These findings suggest that under weak coupling, increased IO-to-PO coupling primarily facilitates the decay of ENSO events back to neutral conditions, thereby reducing the overall ENSO amplitude and frequency. In contrast, under stronger coupling, positive (negative) IOB anomalies not only accelerate the decay of El Niño (La Niña) but also initiate phase transitions toward La Niña (El Niño), thereby amplifying both the amplitude and frequency of ENSO events.
However, in contrast to the ENSO, the frequencies of the IOD and IOB-M events remained largely unaffected by changes in the strength of the PO-to-IO effect. However, as the PO-to-IO effect became stronger, the co-occurrence ratio of the IOD with the ENSO increased, whereas the fraction of independent IOD events decreased (Supplementary Fig. 10b, c, e, f).

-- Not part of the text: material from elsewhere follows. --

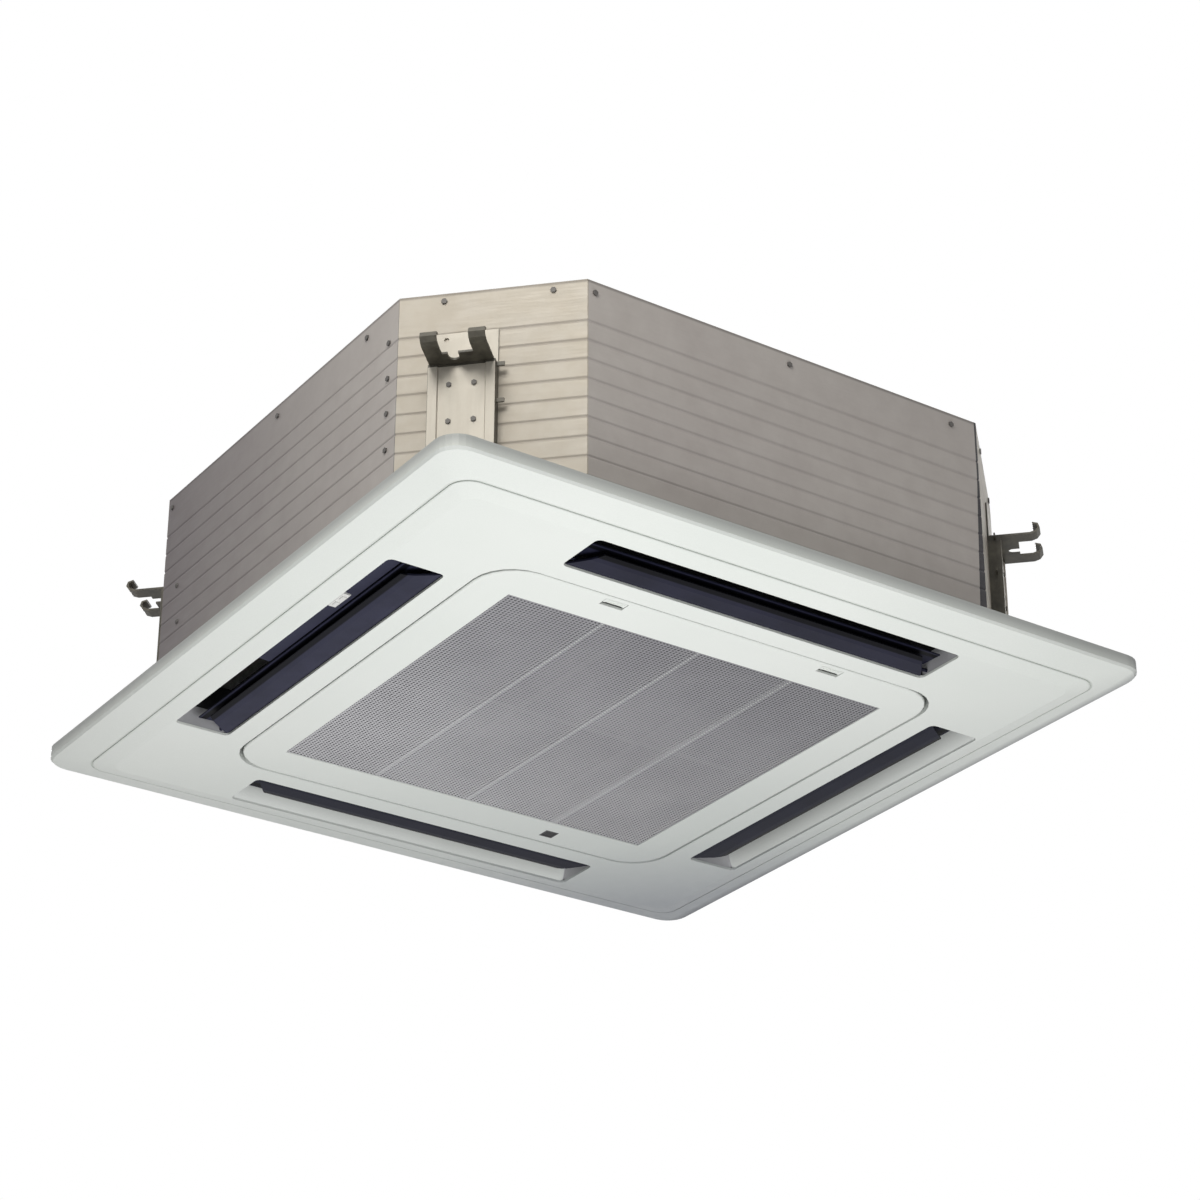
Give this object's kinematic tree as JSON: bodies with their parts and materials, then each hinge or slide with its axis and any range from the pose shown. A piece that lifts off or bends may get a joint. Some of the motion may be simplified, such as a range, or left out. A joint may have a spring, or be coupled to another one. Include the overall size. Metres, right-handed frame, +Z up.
{
  "type": "ceiling cassette air conditioner",
  "caption": "Ceiling cassette air conditioner: square panel with a hinged perforated intake grille, swinging louvers on every side, and a beaded steel casing with suspension hooks.",
  "frame": {"origin": "centre of the panel's room-side face", "axes": "+Z up to the ceiling, +Y towards the grille's hinges, -Y towards its latches, +X to the right seen from above with -Y near"},
  "size_m": [0.95, 0.95, 0.3164],
  "materials": {
    "panel_white": "fine matt moulding",
    "motor_grey": "matt",
    "louver_navy": "matt",
    "casing_steel": "galvanised sheet, dull",
    "hook_steel": "plated sheet, dull",
    "plated_steel": "plated",
    "mesh_grey": "matt",
    "filter_frame": "matt",
    "filter_net": "fine net",
    "window_black": "smooth",
    "foam_white": "beaded foam",
    "fin_aluminium": "fine fins",
    "copper": "drawn tube",
    "rubber_black": "matt",
    "plain_plastic": "matt",
    "galvanised": "galvanised",
    "board_green": "coated board"
  },
  "bodies": {
    "unit": {"bell_mouth": "plain_plastic", "bracket_rivets": "plated_steel", "cable_grommet": "rubber_black", "casing_insulation": "foam_white", "casing_panel_back": "casing_steel", "casing_panel_front": "casing_steel", "casing_panel_left": "casing_steel", "casing_panel_right": "casing_steel", "casing_screws": "plated_steel", "casing_top": "casing_steel", "coil_bends": "copper", "coil_end_plates": "plated_steel", "coil_fins": "fin_aluminium", "control_board": "board_green", "control_box": "galvanised", "control_box_cover": "galvanised", "drain_pipe": "plain_plastic", "drain_pump": "plain_plastic", "drain_tray": "foam_white", "fan_motor": "galvanised", "float_stem": "plain_plastic", "gas_union": "copper", "hanger_bracket_back_left": "hook_steel", "hanger_bracket_back_right": "hook_steel", "hanger_bracket_front_left": "hook_steel", "hanger_bracket_front_right": "hook_steel", "liquid_union": "copper", "louver_motor_back": "motor_grey", "louver_motor_front": "motor_grey", "louver_motor_left": "motor_grey", "louver_motor_right": "motor_grey", "motor_bushes": "rubber_black", "outlet_duct_back": "panel_white", "outlet_duct_front": "panel_white", "outlet_duct_left": "panel_white", "outlet_duct_right": "panel_white", "outlet_frame": "foam_white", "outlet_seals": "foam_white", "panel_face": "panel_white", "panel_screws": "plated_steel", "pipe_cover": "casing_steel", "terminal_block": "plain_plastic"},
    "fan": {"turbo_fan": "plain_plastic", "fan_nut": "plated_steel", "motor_shaft": "plated_steel"},
    "grille": {"grille_frame": "panel_white", "grille_mesh": "mesh_grey", "filter_frame": "filter_frame", "filter_net": "filter_net", "receiver_window": "window_black", "grille_hinge_pins": "plated_steel"},
    "latch_left": {"latch_left": "panel_white"},
    "latch_right": {"latch_right": "panel_white"},
    "float": {"float_body": "plain_plastic"},
    "louver_front": {"louver_front": "louver_navy"},
    "louver_right": {"louver_right": "louver_navy"},
    "louver_back": {"louver_back": "louver_navy"},
    "louver_left": {"louver_left": "louver_navy"}
  },
  "joints": [
    {"name": "fan_spin", "type": "hinge", "parent": "unit", "child": "fan", "pos_m": [0, 0, 0.2], "axis": [0, 0, 1], "continuous": true},
    {"name": "grille_swing", "type": "hinge", "parent": "unit", "child": "grille", "pos_m": [0, 0.3045, 0.0032], "axis": [1, 0, 0], "range_deg": [0, 85]},
    {"name": "latch_left_slide", "type": "slide", "parent": "grille", "child": "latch_left", "axis": [0, 1, 0], "range_m": [0, 0.005]},
    {"name": "latch_right_slide", "type": "slide", "parent": "grille", "child": "latch_right", "axis": [0, 1, 0], "range_m": [0, 0.005]},
    {"name": "louver_front_swing", "type": "hinge", "parent": "unit", "child": "louver_front", "pos_m": [0, -0.348, 0.007], "axis": [1, 0, 0], "range_deg": [0, 60]},
    {"name": "louver_right_swing", "type": "hinge", "parent": "unit", "child": "louver_right", "pos_m": [0.348, 0, 0.007], "axis": [0, 1, 0], "range_deg": [0, 60]},
    {"name": "louver_back_swing", "type": "hinge", "parent": "unit", "child": "louver_back", "pos_m": [0, 0.348, 0.007], "axis": [-1, 0, 0], "range_deg": [0, 60]},
    {"name": "louver_left_swing", "type": "hinge", "parent": "unit", "child": "louver_left", "pos_m": [-0.348, 0, 0.007], "axis": [0, -1, 0], "range_deg": [0, 60]},
    {"name": "float_rise", "type": "slide", "parent": "unit", "child": "float", "axis": [0, 0, 1], "range_m": [0, 0.01]}
  ],
  "couplings": [
    {"joint": "louver_right_swing", "follows": "louver_front_swing", "ratio": 1},
    {"joint": "louver_back_swing", "follows": "louver_front_swing", "ratio": 1},
    {"joint": "louver_left_swing", "follows": "louver_front_swing", "ratio": 1}
  ]
}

Independent role of IO variability on the ENSO
While previous results suggest that the periodicity of IO variability is primarily driven by the ENSO, it remains unclear how independently occurring IOD or IOB events—arising from local feedback and stochastic forcing—might influence the ENSO. To address this, we isolated the PO-to-IO and IO-to-PO effects by comparing a control experiment with a decoupled experiment. First, we confirmed that our model effectively simulated the lead-lag relationship between the IO climate modes and ENSO (Fig. 5a, b, e, f).
Lead-lag correlation between the IOD and ENSO indices for (a) the actual observation, b the control experiment, c \({C}_{{PO}\to {IO}}=0\), and d \({C}_{{IO}\to {PO}}=0\). The x-axis represents the lead month, where negative values indicate the IOD-leading ENSO and positive values indicate the ENSO-leading IOD. The y-axis spans June to May. Hatching indicates a 90% confidence level based on Student’s t test. Panel e–h show the same analysis as a–d, but for the relationship between the IOB-M and ENSO indices.
The IOD, particularly during its life cycle from June to December, exhibited a strong simultaneous positive correlation with a maximum correlation coefficient of 0.66 when the IOD leads ENSO by one month. However, as the IOD either dissipated or transitioned, starting in January of the following year, its simultaneous correlation with the ENSO became negative, indicating a loss of intrinsic characteristics. When the ENSO led, the positive lead correlation strengthened within a season, particularly from June onwards. As the IOD phase shifted, the correlation sign reversed. In contrast, when the IOD led, the strongest positive lagged correlation appeared 2–3 months after the IOD reached its peak in autumn. However, after 8 months, as the ENSO began to shift phase, the correlation between the IOD and ENSO became negative (Fig. 5a, b).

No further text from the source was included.